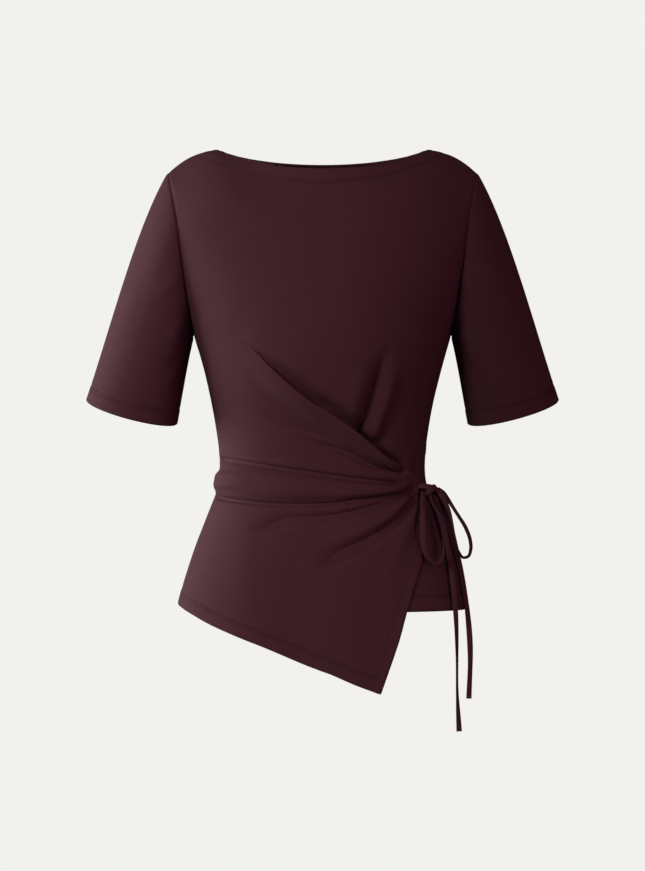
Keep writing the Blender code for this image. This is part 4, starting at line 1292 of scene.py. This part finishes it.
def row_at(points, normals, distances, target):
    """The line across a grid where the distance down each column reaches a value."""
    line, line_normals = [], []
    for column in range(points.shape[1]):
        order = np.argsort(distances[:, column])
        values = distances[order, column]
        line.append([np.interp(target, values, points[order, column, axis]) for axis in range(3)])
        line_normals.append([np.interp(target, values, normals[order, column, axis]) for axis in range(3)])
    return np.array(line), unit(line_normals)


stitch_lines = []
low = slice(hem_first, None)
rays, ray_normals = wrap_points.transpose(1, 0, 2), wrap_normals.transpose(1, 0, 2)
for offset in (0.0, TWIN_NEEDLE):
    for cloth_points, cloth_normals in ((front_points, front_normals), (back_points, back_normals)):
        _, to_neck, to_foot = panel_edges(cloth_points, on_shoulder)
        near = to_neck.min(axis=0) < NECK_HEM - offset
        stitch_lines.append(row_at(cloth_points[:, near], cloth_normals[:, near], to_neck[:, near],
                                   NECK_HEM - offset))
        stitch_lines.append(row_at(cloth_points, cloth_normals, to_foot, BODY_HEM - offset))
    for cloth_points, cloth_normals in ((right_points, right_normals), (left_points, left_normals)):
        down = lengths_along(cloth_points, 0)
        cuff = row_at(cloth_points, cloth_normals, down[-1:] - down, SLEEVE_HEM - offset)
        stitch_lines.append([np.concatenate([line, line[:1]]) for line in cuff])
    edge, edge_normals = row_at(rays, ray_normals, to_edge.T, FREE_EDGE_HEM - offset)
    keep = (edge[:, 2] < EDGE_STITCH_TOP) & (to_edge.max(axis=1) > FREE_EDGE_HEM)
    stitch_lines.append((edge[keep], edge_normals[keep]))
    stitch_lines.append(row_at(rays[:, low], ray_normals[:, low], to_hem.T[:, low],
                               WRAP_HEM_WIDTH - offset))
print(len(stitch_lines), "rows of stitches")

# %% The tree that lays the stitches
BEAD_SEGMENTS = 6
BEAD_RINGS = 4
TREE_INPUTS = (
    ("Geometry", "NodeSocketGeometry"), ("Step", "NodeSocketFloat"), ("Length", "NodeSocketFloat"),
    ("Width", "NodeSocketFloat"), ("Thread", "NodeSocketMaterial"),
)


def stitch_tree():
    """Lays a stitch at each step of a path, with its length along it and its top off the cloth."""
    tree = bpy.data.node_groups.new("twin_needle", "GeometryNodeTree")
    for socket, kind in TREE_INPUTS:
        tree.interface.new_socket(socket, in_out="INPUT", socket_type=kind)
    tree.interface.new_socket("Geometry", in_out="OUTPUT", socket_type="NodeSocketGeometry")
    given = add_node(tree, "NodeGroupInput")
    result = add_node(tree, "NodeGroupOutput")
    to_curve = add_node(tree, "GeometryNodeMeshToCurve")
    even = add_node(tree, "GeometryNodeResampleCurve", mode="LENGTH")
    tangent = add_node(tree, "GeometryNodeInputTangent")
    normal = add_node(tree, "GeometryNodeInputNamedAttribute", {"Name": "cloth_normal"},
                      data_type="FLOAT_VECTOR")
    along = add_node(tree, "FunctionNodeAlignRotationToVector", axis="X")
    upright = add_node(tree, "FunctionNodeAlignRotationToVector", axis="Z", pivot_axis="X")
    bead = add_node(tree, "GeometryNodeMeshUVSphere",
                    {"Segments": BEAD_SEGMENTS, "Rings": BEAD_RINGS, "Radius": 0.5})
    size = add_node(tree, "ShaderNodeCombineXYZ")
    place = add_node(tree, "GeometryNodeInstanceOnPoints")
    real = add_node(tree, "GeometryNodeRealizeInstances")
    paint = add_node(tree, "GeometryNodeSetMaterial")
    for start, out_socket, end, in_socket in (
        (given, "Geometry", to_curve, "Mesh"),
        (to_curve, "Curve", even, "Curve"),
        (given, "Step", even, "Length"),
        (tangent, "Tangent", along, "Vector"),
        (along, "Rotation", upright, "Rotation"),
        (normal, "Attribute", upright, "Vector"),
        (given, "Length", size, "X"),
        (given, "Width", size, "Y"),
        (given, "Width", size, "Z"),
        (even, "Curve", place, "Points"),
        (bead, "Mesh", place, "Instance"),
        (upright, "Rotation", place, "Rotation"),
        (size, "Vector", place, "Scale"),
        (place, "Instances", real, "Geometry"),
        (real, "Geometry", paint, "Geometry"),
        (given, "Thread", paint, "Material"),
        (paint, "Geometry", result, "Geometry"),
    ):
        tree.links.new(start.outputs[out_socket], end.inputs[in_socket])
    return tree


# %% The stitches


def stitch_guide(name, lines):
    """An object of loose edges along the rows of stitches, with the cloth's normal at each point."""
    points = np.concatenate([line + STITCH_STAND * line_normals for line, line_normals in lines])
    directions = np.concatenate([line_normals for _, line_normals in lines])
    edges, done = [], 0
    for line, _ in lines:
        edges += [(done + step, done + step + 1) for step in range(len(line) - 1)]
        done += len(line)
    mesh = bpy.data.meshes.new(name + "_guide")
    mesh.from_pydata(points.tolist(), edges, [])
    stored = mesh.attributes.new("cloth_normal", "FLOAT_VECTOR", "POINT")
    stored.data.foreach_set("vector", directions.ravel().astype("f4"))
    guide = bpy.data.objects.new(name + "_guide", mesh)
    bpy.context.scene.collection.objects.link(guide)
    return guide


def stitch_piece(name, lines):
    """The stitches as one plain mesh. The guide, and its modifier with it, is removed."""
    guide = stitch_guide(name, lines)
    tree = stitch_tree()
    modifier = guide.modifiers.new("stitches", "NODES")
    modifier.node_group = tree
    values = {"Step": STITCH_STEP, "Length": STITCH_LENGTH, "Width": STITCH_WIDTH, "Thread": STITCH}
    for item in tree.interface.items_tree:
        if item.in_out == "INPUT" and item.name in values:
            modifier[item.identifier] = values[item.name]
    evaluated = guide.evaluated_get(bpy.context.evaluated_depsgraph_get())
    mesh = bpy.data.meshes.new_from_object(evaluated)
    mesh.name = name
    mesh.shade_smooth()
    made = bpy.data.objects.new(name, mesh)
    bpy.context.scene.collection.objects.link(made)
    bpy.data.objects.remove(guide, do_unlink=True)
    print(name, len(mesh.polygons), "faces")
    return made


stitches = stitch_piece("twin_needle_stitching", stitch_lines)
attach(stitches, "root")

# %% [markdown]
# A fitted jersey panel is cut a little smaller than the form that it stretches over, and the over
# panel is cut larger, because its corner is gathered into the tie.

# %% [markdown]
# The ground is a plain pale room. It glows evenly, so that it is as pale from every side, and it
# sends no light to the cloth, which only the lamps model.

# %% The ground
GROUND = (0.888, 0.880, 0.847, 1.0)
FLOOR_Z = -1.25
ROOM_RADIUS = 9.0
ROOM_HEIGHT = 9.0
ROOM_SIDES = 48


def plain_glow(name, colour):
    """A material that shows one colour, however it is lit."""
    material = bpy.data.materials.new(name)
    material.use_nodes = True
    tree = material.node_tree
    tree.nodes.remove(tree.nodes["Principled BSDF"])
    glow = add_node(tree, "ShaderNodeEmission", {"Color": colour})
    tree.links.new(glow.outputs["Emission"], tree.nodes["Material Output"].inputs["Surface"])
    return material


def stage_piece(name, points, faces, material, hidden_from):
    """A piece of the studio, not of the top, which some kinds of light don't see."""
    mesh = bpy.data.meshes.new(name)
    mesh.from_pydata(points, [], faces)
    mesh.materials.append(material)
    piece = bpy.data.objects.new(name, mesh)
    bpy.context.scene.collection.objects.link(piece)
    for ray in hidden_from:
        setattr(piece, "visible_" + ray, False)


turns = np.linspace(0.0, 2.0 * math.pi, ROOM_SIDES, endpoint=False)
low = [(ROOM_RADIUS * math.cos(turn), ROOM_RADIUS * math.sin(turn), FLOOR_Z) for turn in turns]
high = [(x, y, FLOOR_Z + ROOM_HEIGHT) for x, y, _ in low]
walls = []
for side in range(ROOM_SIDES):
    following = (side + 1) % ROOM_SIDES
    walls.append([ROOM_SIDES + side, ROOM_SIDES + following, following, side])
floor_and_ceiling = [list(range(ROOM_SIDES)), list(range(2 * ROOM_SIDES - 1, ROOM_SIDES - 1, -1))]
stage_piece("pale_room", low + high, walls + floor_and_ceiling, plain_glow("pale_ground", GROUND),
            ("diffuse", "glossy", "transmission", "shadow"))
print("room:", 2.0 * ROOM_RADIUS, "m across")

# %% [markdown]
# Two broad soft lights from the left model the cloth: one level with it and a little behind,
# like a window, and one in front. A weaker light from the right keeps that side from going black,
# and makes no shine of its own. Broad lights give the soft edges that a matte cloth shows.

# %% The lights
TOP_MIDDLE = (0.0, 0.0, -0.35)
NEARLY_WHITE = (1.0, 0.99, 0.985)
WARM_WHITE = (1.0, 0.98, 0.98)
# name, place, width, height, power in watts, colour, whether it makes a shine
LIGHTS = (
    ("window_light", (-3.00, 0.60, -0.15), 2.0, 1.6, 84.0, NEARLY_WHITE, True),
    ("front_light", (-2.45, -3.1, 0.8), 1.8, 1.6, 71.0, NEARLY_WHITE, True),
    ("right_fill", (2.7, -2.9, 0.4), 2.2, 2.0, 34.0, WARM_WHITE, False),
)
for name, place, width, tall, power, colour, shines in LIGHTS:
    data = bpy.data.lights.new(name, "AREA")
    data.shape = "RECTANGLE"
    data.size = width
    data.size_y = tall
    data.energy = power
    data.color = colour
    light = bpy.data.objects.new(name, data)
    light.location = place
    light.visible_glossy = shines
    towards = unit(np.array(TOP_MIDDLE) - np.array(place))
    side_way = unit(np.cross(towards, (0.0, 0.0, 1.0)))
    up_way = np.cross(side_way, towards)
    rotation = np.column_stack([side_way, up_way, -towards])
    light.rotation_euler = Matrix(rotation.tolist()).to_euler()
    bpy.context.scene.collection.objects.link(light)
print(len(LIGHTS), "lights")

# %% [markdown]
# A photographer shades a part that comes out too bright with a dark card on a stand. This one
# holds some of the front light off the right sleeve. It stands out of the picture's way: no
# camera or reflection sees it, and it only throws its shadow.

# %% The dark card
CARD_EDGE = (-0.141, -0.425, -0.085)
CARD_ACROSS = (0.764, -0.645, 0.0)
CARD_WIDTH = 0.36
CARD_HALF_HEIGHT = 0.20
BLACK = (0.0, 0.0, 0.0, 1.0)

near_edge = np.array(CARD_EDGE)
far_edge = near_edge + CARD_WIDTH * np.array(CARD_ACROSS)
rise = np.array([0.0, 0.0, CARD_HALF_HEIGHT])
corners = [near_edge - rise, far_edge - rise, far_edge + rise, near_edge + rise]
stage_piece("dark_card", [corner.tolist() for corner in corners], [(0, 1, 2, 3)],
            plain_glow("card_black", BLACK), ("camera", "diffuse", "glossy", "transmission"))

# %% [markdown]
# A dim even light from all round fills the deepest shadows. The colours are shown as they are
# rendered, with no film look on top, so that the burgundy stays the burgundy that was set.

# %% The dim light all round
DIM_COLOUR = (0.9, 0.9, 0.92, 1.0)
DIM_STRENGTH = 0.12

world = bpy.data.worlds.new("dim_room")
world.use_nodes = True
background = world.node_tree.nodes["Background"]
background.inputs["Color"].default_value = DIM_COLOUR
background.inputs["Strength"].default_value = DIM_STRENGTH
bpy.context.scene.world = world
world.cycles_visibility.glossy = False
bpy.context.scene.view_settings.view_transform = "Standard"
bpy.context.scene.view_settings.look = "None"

+++

-- WHAT IS REQUIRED --
Search the data for "This". Copy every line that has it.

-- WRITTEN SOLUTION --
Keep writing the Blender code for this image. This is part 4, starting at line 1292 of scene.py. This part finishes it.
# A photographer shades a part that comes out too bright with a dark card on a stand. This one